Caterpillar (NYSE:CAT) has a long history of producing tractors and other heavy machinery both in the United States and globally. It was instrumental in the Los Angeles Aqueduct Project in 1908-1913 and started exporting to Europe during World War I. It even exported to the Soviet Grain Trust and Australia in the interwar period. This Dow component certainly has a long history of global operations.
Such a long history of global competitiveness, even in the face of hard competition from Japanese new entrants in the 1970's and 1980's, is testament to this company's enduring ability to keep up with competition and serving its customers well.
Caterpillar is the world's leading manufacturer of construction and mining equipment, diesel and natural gas engines, industrial gas turbines and diesel-electric locomotives.
This sounds like a company that operates in a fairly cyclical industry to me. All the more important, then, to take a look at its historical ability to mitigate the economic downturns of the past in terms of revenue and profit development.
The company certainly has had some challenges in the past in recessionary environments. The most notable period in the last ten years is of course the financial crisis. The long term trend, however, is clearly upward.
Since 2009 the development has been more than acceptable. Revenue in 2009 was $32.396 billion -- in 2013 it had increased almost 72% to $55.66 billion. The corresponding figures for net income were $0.895 billion and $3.789 billion.

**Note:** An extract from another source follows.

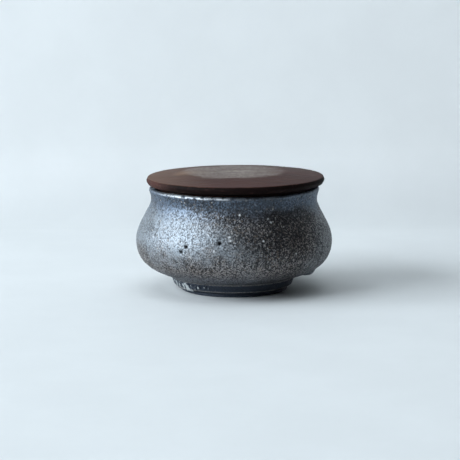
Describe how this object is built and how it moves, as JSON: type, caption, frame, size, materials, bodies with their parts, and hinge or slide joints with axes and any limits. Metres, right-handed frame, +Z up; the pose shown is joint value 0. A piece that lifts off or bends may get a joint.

The balance sheet of Caterpillar is also the strongest it's been in a long time with an equity ratio in 2013 of 24.5% compared to 14.6% in 2009. Shareholders' equity increased by 138% over the same period. Substantial profits every year and a strong balance sheet means the company should be in a solid position to invest in new products, ensuring that they stay ahead of the competition.
The company's strategy for the future has three main parts:
- Best Team -- Attract and develop the best talent
- Superior Results -- Deliver superior returns through the cycles
- Global Leader -- Take pride in helping its customers succeed
It sees this as a triangle between employees, shareholders and customers, all of which must be satisfied in order for results to be achieved. It seems clear to me that management has the right focus in order to win in the increasingly competitive global environment.
Click to enlargeSource: Company presentation 2013 Year In Review
If it succeeds in its strategy, I think there will be vast opportunities for growth in several markets where it is as of yet not fully present. A glance of its map of facilities and offices above reveals that South America, China, Russia and Africa are all underserved.
Macroeconomic risk is perhaps the greatest risk for Caterpillar. It sells capital-intensive equipment for construction projects and the mining industry. Such industries are usually quite sensitive to economic conditions and are likely to cut back substantially on investments in equipment in a recessionary environment. Currency is also a risk but manageable as currency movements tend to even out over time. Another risk is the ever-present global competition from other U.S. producers as well as Japanese competitors. It would not surprise me if Chinese firms also become tough competitors for Caterpillar in the future.
Caterpillar is a global leader in its field. Even so, the market might already have priced that in. In order to evaluate that, we should have a look at some key multiples for Caterpillar compared to a few of its competitors.
|Caterpillar||Deere & Co||Komatsu|
Caterpillar is priced above both Deere and Komatsu on all multiples but the dividend yield where Deere is only slightly more expensive. Even though Caterpillar is priced above its competitors it is priced below the S&P 500 which trades at 18.0x earnings so I wouldn't consider it expensive at this level.
This company has increased dividends for 20 years in a row, which makes it a dividend contender. Over the last ten years the dividend has increased from $0.185 per share to $0.6 per share for a compound annual growth rate of 12.5%. Its payout ratio stands at 41.7% based on the annualized dividend and the earnings per share for fiscal year 2013. The low payout ratio means there is room for dividend increases even in periods of sluggish EPS growth.
And EPS growth will likely not be sluggish if we are to believe the analyst community. The average analyst expects Caterpillar to grow its EPS by 13.45% annually over the next five years.
If we assume that the earnings multiple stays the same five years from now as today, take the dividend yield of 2.3% and add in the expected EPS growth, we get a total expected shareholder return over the next five years of 15.75%. If the analysts are only half right, shareholders can expect a very good return from a big, established Dow component which is also a global leader in its segment. I bet few other of the Dow components has such high expected growth rates.
Although it operates in a cyclical industry with tough competition, Caterpillar has proved throughout its history that it can handle such competition and give shareholders a nice return to boot. I expect the company to stay competitive and grab a nice share of the growing global market for its equipment. The decent dividend yield coupled with a high projected EPS growth rate are likely to make shareholders in this global leader happy over the coming years.
Disclosure: I have no positions in any stocks mentioned, and no plans to initiate any positions within the next 72 hours. I wrote this article myself, and it expresses my own opinions. I am not receiving compensation for it (other than from Seeking Alpha). I have no business relationship with any company whose stock is mentioned in this article.